Emoções e situações cotidianas transformadas pelo inconsciente em peças de teatro. Ou em filme, quem sabe – desses bem contemporâneos, experimentais, que não têm começo, nem fim, nem roteiro. Assim mesmo é que são os sonhos. Surreais, ilógicos, imprevisíveis. Mas de onde será que vêm essas produções estranhas, que nos acompanham todas as noites, ainda que muitas vezes não nos lembremos delas? Por que, muitas vezes, temos a sensação de que eles – os sonhos – querem dizer alguma coisa, fazer algum tipo de alerta, ou simplesmente nos fazer repensar aspectos da vida?

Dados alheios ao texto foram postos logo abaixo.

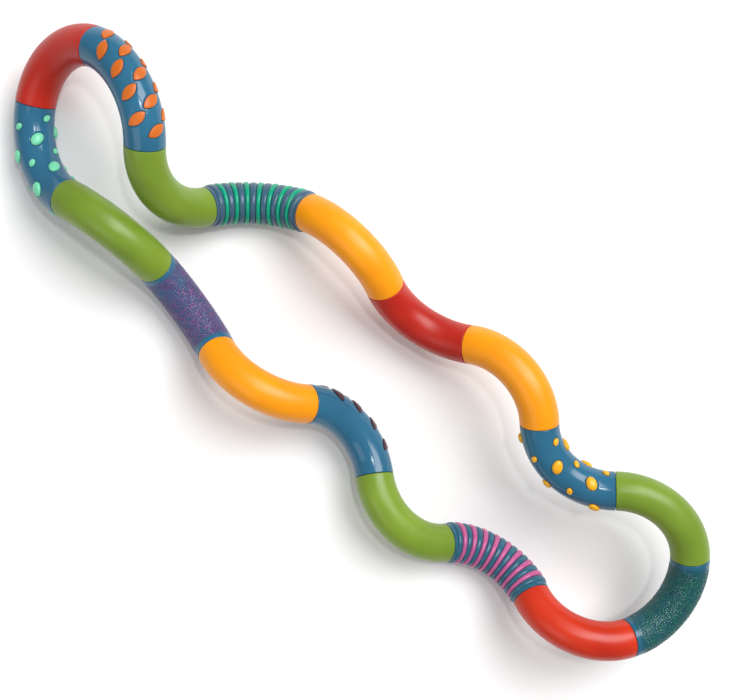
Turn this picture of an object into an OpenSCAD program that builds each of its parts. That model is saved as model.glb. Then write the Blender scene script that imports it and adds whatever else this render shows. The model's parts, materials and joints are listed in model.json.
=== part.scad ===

O que se sabe, com certeza, é que todo mundo sonha. Uns de forma intensa, com mais riqueza de detalhes, ou simplesmente, porque lembram com mais facilidade que outros. O resto? Bem, a partir daí, médicos, psicanalistas, psiquiatras e outros profissionais que trabalham com o tema caminham por vias opostas. Sabe-se, por exemplo, que o sonho aparece, com mais freqüência numa determinada fase do sono chamada REM (Rapid Eye Movements), bem mais profunda e que tem a duração de aproximadamente 90 minutos. Mas nada impede que as pessoas sonhem também logo nos primeiros minutos de sono e, despertando, pode causar uma confusão mental sobre o que é sonho e o que é realidade. Há ainda quem sonhe acordado. É o chamado “viver nas nuvens”, o pensar na vida, o fazer planos. Segundo os especialistas, este não tem a ver com aquele que se sonha dormindo, mas ele faz parte da natureza do homem de sempre estar em busca de alguma coisa e de imaginar situações para sua vida.
“Desde Freud, os sonhos não são somente produtos do sistema neurofisiológico. São mensagens do inconsciente que, numa analogia, poderiam ser representadas por conteúdos criptografados, simbólicos. No entanto, não há tradução direta”, comenta a psicanalista Angela Valore. “As figuras usadas pelo inconsciente podem representar outra coisa. E nem sempre a história que eles contam é importante. Às vezes, o sentido do sonho pode ser um disfarce para questões mais profundas. Por isso é que precisam ser interpretados”, acrescenta.
Filtros
Os sonhos, segundo a psicanalista, são muito diferentes dos relatos que geralmente fazemos sobre eles ao acordar. “Aquele conteúdo desconexo, criado pelo inconsciente, passa por um filtro de censuras e recalques que acaba por modificar e mutilar o original. Isso é o que chamamos de conteúdo manifesto, que é o que contamos sobre o sonho. Por trás disso tudo, há um conteúdo latente que precisa ser avaliado”, diz Angela
Para a psiquiatra e psicoterapeuta Margane Capeletto, autora do livro Sonho, Um Caminho Para o Auto-conhecimento, “o inconsciente registra as vivências, os sofrimentos profundos e transforma isso numa outra coisa, como uma peça teatral.
Isso são os sonhos”. Ela explica que essas situações vão sendo acumuladas e formam uma espécie de banco de dados que pode ou não ser ativado. “Houve uma vez o caso de uma mulher que tinha recebido a proposta para comprar um apartamento. O vendedor era falante e bem apessoado e ela ficou de pensar no assunto. Durante o sonho, o vendedor apareceu como um monstro. Ela não fez o negócio e mais tarde descobriu que ele era um estelionatário. A consciência é cega. Mas o inconsciente registra detalhes, pequenas nuances que percebem às vezes a má intenção de alguém. Isso é o que chamamos de intuição.”